With Traditional Banks in the Crosshairs of Digital Disintermediation
Digital currencies — long synonymous with crypto speculation and day-trading volatility, as seen with Bitcoin, whose price has effectively been cut in half over the past four months — are quietly finding a new purpose in one of the world’s most analog sectors: real estate. What began as an alternative form of money is now being retooled as a potential operating system for property finance worldwide through the emergence of stablecoins.
Real estate remains an industry stitched together by paper trails, wire transfers, and manual reconciliations. Every deal passes through a labyrinth of brokers, lenders, title agents, and attorneys, with each intermediary adding time, fees, and risk. International investors navigating currency conversions and compliance requirements can wait weeks for settlements — locking up billions in transit.
Developers of blockchain-based payment networks say they can compress that cycle into minutes. Rather than routing funds through banks and clearing houses, transactions could flow directly over distributed ledgers that settle continuously and verify contractual terms automatically. The goal is not to eliminate intermediaries but to digitize their functions, streamlining execution while maintaining oversight.

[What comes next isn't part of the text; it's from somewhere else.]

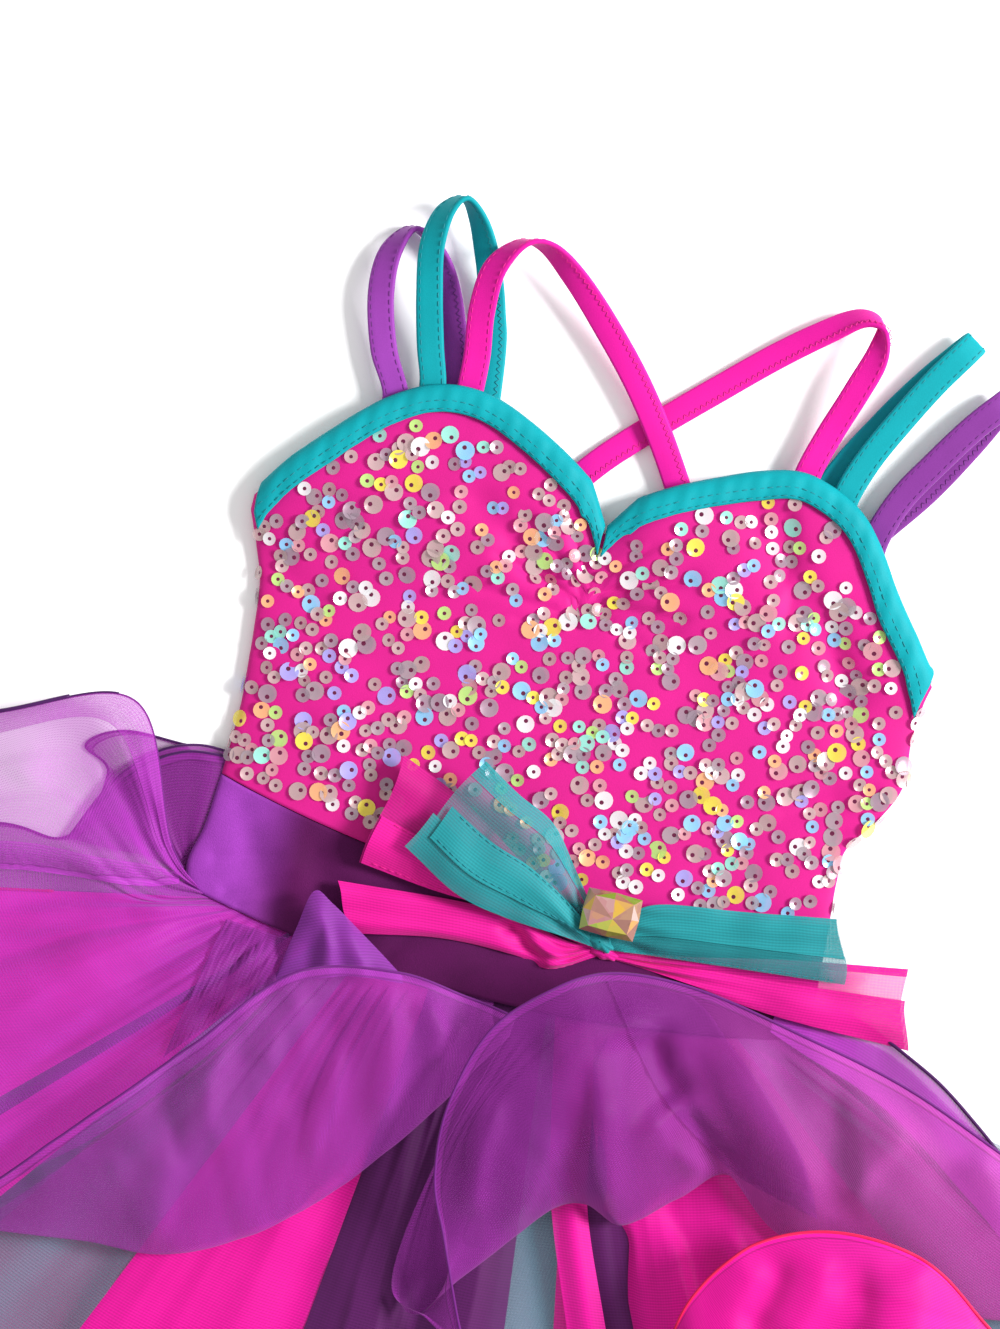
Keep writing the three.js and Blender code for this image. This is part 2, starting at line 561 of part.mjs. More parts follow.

The centerpiece of this vision is the rise of stablecoins — digital tokens engineered to maintain parity with sovereign currencies. Backed by cash or short-term government securities, they act as 24/7 digital stand-ins for bank deposits. In real estate, a dollar-pegged stablecoin could serve as an instant-settlement vehicle for deposits, closings, rent, or mortgage payments.
One effort gaining attention is TransactionCOIN, an emerging web3 asset of World Property Bank in Miami, Florida. The project envisions a U.S. dollar-backed token built specifically for property transactions. It offers full reserve transparency, real-time payments and settlements, automated escrow disbursements, and an auditable network for participants and regulators alike. Advocates say it could speed closings, reduce failed wires, and cut administrative and transaction costs for all market participants.
The potential extends far beyond domestic sales. Cross-border investment — already measured in trillions of dollars annually — still relies on correspondent banking networks and foreign-exchange intermediaries. A digital dollar that moves freely across jurisdictions could let investors in Asia or the Middle East deploy capital into U.S. or European assets without waiting on bank hours or juggling currency conversions. Institutional investors see the approach as a way to widen market access while compressing settlement and liquidity risk.
For traditional banks, the implications are profound. By enabling near-instant, borderless settlements and automating escrow and lending functions, stablecoins like TransactionCOIN could gradually displace the intermediary roles banks have long dominated — from wire transfers and foreign-exchange conversions to mortgage servicing and payments. While widespread adoption depends on regulatory approval and integration with existing frameworks, experts warn that trillions of dollars in property finance could increasingly bypass conventional banking rails, forcing institutions to adapt or risk losing relevance in a digitizing market.
Developers also see synergy between these digital payment rails and the long-discussed tokenization of property interests — transforming real estate equity, debt, or income streams into fractionalized blockchain-based instruments. Tokenization has been limited by fragmented settlement systems and illiquidity, but proponents argue that stablecoins could provide the seamless payments layer needed for scale.
Mortgage lending and private real estate credit represent another frontier. Today, loan origination and servicing remain heavily paper-based, with periodic reporting and manual reconciliations. Blockchain-based currencies could enable near-instant funding, automated interest calculations, and continuous performance reporting — shortening capital cycles for lenders and improving transparency for investors. Even routine expenses like contractor payments, insurance premiums, and property taxes could be automated through programmable digital disbursements tied to pre-verified compliance checks.
The road from pilot programs to institutional use runs through regulation. Real estate transactions occupy some of the most tightly governed spaces in global finance, with strict rules around identity, anti-money-laundering protocols, and consumer protection. For stablecoins to gain acceptance, regulators will require robust governance, audited reserves, and seamless integration with existing legal frameworks.
Michael Gerrity
Industry advocates insist the aim isn’t to sidestep oversight but to modernize it. Embedding compliance logic into code, they argue, could give regulators real-time visibility into flows that are now delayed or opaque.
What’s clear is that the narrative around digital currencies has shifted. They are no longer framed purely as speculative assets. They will soon quietly become the invisible digital rails beneath global property markets. As Michael Gerrity, founder and CEO of World Property Ventures, the parent company of World Property Bank, puts it, digital currencies “won’t replace traditional real estate finance overnight — but over time, they will become the digital infrastructure underneath, moving trillions of dollars worldwide each year and redefining how real estate is transacted, financed, and managed.”